According to unofficial results from the Franklin County Board of Elections, the levy passed with 573 votes for the tax to 483 against it, or 54.3 to 45.7 percent.

The levy was the first on the ballot since 2011 for the police department, and the township has a history of passing the levies requested by the police.

“I’ve been here since 1984, and every single police levy has passed since then,” Police Chief John Belford said in April. “The community provides unbelievable support.”

Those results, township Trustee Stewart Flaherty said, come from residents seeing the police department’s work with what they already have.

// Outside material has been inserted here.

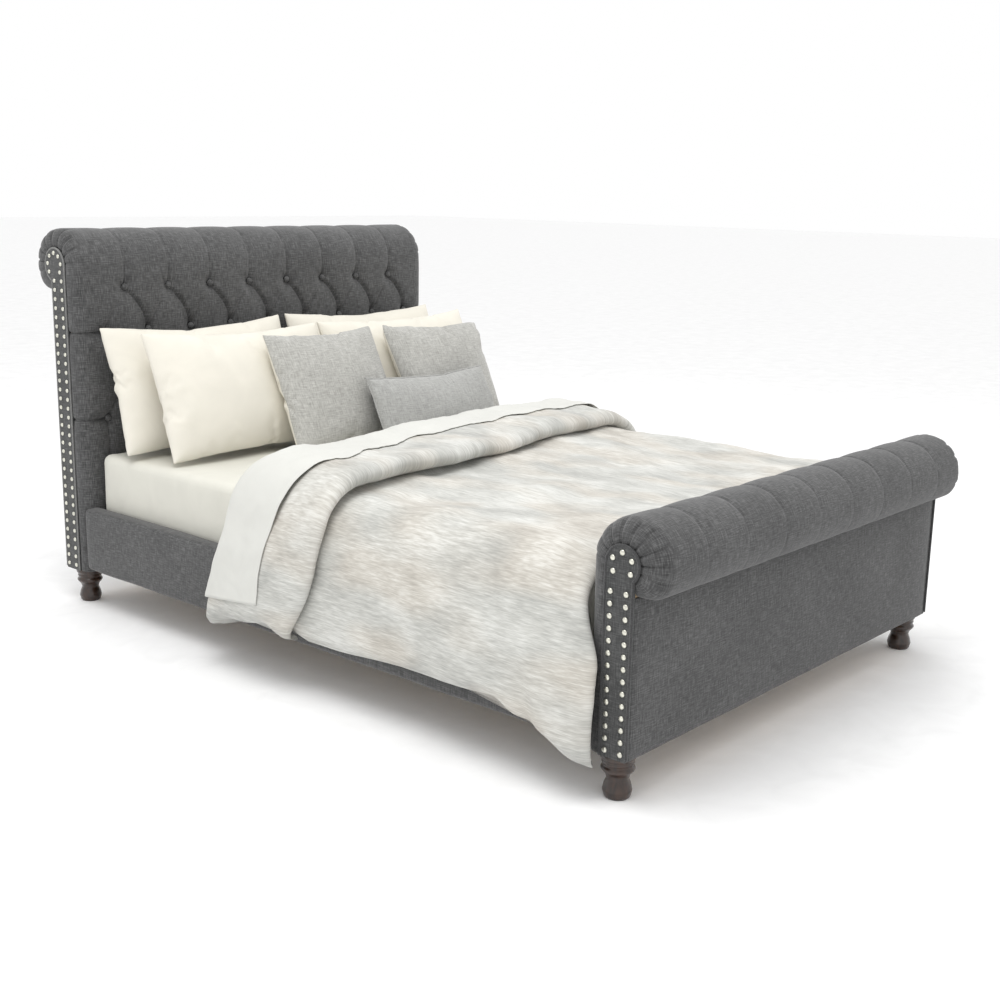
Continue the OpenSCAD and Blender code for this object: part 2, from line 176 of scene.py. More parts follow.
def lamp(name, at, size, watts, toward=(0, 0, 0.5)):
    light = bpy.data.lights.new(name, "AREA")
    light.energy, light.size = watts, size
    placed = bpy.data.objects.new(name, light)
    placed.location = at
    placed.rotation_mode = "QUATERNION"
    placed.rotation_quaternion = (Vector(toward) - Vector(at)).to_track_quat("-Z", "Y")
    bpy.context.scene.collection.objects.link(placed)
    return placed


lamp("key", (-1.6, -0.6, 4.2), 2.4, 80)
lamp("window", (2.6, 1.2, 3.4), 2.2, 25)

# %% [markdown]
# ## Finishes
# A finish is a small network of nodes. Woven cloth is drawn with noise that
# is stretched along the threads, once each way, which gives the slubs of
# linen. The same noise raises the surface a little, so light catches it.

# %% Helpers for finishes
def start_finish(name, roughness, **shader):
    """A new material, and its shader with the plain values set on it."""
    finish = bpy.data.materials.new(name)
    finish.use_nodes = True
    principled = finish.node_tree.nodes["Principled BSDF"]
    principled.inputs["Roughness"].default_value = roughness
    for socket, value in shader.items():
        principled.inputs[socket.replace("_", " ")].default_value = value
    return finish, principled


def add(finish, kind, **inputs):
    """Adds a node. Inputs are linked when they are sockets and set when they are values."""
    node = finish.node_tree.nodes.new("ShaderNode" + kind)
    for name, value in inputs.items():
        name = name.replace("_", " ")
        if not hasattr(node.inputs.get(name), "default_value"):
            setattr(node, name.replace(" ", "_").lower(), value)
        elif isinstance(value, bpy.types.NodeSocket):
            finish.node_tree.links.new(value, node.inputs[name])
        else:
            node.inputs[name].default_value = value
    return node


def thread_noise(finish, place, stretch, detail=2.0, distortion=0.0):
    scaled = add(finish, "Mapping", Vector=place, Scale=stretch).outputs["Vector"]
    return add(finish, "TexNoise", Vector=scaled, Scale=1.0, Detail=detail, Distortion=distortion).outputs["Fac"]


def math_node(finish, how, a, b):
    node = finish.node_tree.nodes.new("ShaderNodeMath")
    node.operation = how
    for socket, value in zip(node.inputs, (a, b)):
        if isinstance(value, bpy.types.NodeSocket):
            finish.node_tree.links.new(value, socket)
        else:
            socket.default_value = value
    return node.outputs[0]


def shades(finish, amount, *stops):
    """Colours along amount, as (position, (r, g, b)) pairs."""
    ramp = add(finish, "ValToRGB", Fac=amount)
    ramp.color_ramp.elements[0].position, ramp.color_ramp.elements[0].color = stops[0][0], (*stops[0][1], 1)
    ramp.color_ramp.elements[1].position, ramp.color_ramp.elements[1].color = stops[-1][0], (*stops[-1][1], 1)
    for position, colour in stops[1:-1]:
        ramp.color_ramp.elements.new(position).color = (*colour, 1)
    return ramp.outputs["Color"]


def raise_surface(finish, principled, height, strength, distance):
    bump = add(finish, "Bump", Height=height, Strength=strength, Distance=distance)
    finish.node_tree.links.new(bump.outputs["Normal"], principled.inputs["Normal"])


def mixed(finish, first, second, share):
    """First and second added together, with share of the second."""
    return math_node(finish, "ADD", math_node(finish, "MULTIPLY", first, 1 - share),
                     math_node(finish, "MULTIPLY", second, share))


def linen(name, dark, mid, light, slub=1.0, roughness=0.9, sheen=0.2):
    """Plain-woven linen: fine threads and thick slubs, both ways, and a broad unevenness of dye."""
    finish, principled = start_finish(name, roughness, Sheen_Weight=sheen, Sheen_Roughness=0.5)
    place = add(finish, "UVMap", uv_map="cloth").outputs["UV"]
    fine_threads = mixed(finish, thread_noise(finish, place, (70 * slub, 620 * slub, 1)),
                         thread_noise(finish, place, (620 * slub, 70 * slub, 1)), 0.5)
    slubs = mixed(finish, thread_noise(finish, place, (34 * slub, 390 * slub, 1), detail=1),
                  thread_noise(finish, place, (390 * slub, 34 * slub, 1), detail=1), 0.5)
    threads = mixed(finish, fine_threads, slubs, 0.60)
    tone = mixed(finish, threads, thread_noise(finish, place, (5, 5, 1)), 0.10)
    colour = shades(finish, tone, (0.40, dark), (0.5, mid), (0.60, light))
    finish.node_tree.links.new(colour, principled.inputs["Base Color"])
    raise_surface(finish, principled, threads, 0.4, 0.0012)
    return finish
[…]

“It is very definitely that the results are on the street,” Flaherty said. “They see the results daily, in the quick results time, the responsiveness of the officers, it all adds up to helping the people feel safer, and that’s important. That doesn’t go away with time.”

Passage of the levy renewed the department’s 2.5-mill levy from 2009 for five more years, adding an additional 2 mills, representing more than 40 percent of the department’s operating budget. The cost to residents will be $137.81 per $100,000 of property value annually.

Residents currently pay $76.56, so the increase adds $61.25 per year, Belford said.

In part because of the township’s voting history, Flaherty said he was “hopeful” that the levy would pass once again.

“We felt that it would pass because we have always stretched the budgets as far as we could,” he said. “[The police] have delivered a good, but not extravagant service. We felt that because the numbers were real and were justified, that the citizens would decide that they wanted to continue those services.”

Belford said the levy will help pay for increases in spending that included rising salaries, health-care costs, workers’ compensation and other “necessary” spending.

Without passage, Belford said the department would not have been able to continue doing “things that other departments don’t do,” such as responding to lockouts, barking dog complaints and other smaller tasks.

And that level of service, Flaherty said, is paramount to the community.

“With all the problems that the larger central Ohio community as a whole faces,” Flaherty said, “like the influx of heroin and different crime and threats that communities face, I think people want to have a very strong police force.”